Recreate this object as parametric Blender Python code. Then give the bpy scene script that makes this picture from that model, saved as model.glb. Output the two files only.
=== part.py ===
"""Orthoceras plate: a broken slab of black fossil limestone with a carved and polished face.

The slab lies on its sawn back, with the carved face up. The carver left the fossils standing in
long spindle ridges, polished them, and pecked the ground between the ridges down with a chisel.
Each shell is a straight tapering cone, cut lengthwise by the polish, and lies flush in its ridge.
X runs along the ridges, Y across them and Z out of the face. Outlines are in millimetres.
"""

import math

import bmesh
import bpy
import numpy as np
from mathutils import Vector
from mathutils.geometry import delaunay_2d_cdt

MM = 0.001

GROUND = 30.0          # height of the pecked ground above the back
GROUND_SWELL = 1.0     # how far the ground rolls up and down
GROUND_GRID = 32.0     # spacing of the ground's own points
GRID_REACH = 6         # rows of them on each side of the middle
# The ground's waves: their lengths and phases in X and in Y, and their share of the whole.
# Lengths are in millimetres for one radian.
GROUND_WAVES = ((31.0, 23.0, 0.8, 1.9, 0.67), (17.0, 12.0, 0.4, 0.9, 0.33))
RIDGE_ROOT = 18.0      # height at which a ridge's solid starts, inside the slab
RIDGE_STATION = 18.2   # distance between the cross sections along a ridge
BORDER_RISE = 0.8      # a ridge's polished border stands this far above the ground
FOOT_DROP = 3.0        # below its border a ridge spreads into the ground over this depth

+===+

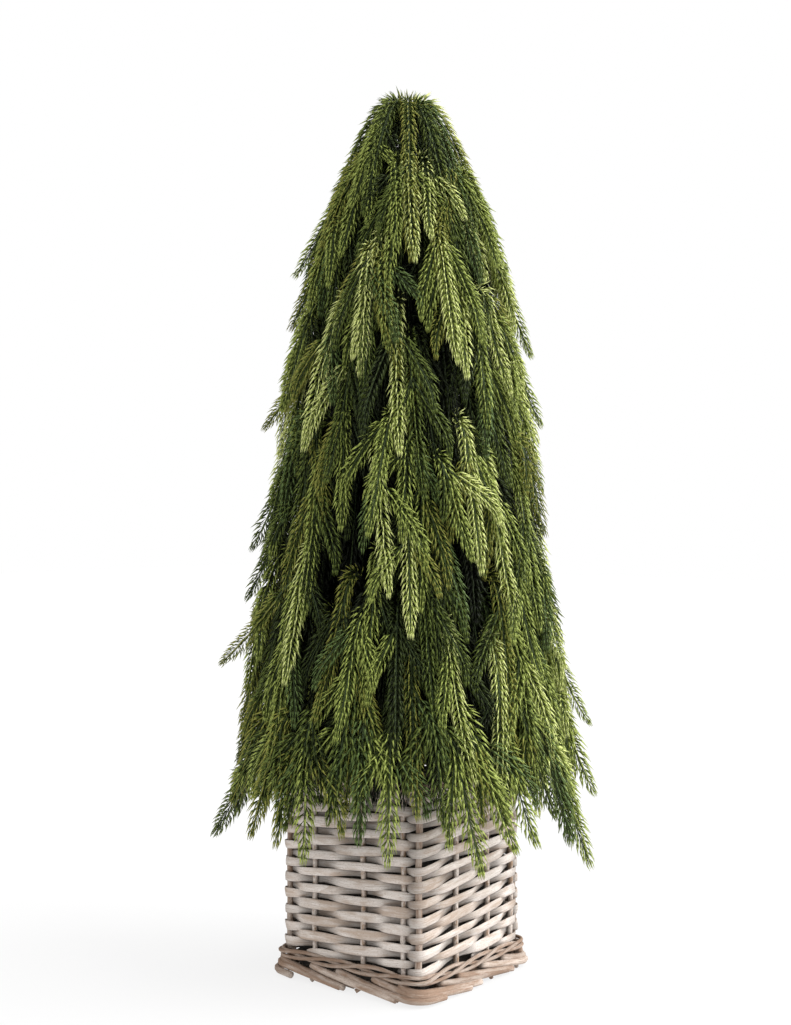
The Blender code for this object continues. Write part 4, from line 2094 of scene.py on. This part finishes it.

+===+

→ **Exercise**: Produce only the lines from the line containing "Recreate this object" through the line containing "and polished face.", inclusive of both, exactly as they stand in the entries above.

→ **Result**:
Recreate this object as parametric Blender Python code. Then give the bpy scene script that makes this picture from that model, saved as model.glb. Output the two files only.
=== part.py ===
"""Orthoceras plate: a broken slab of black fossil limestone with a carved and polished face.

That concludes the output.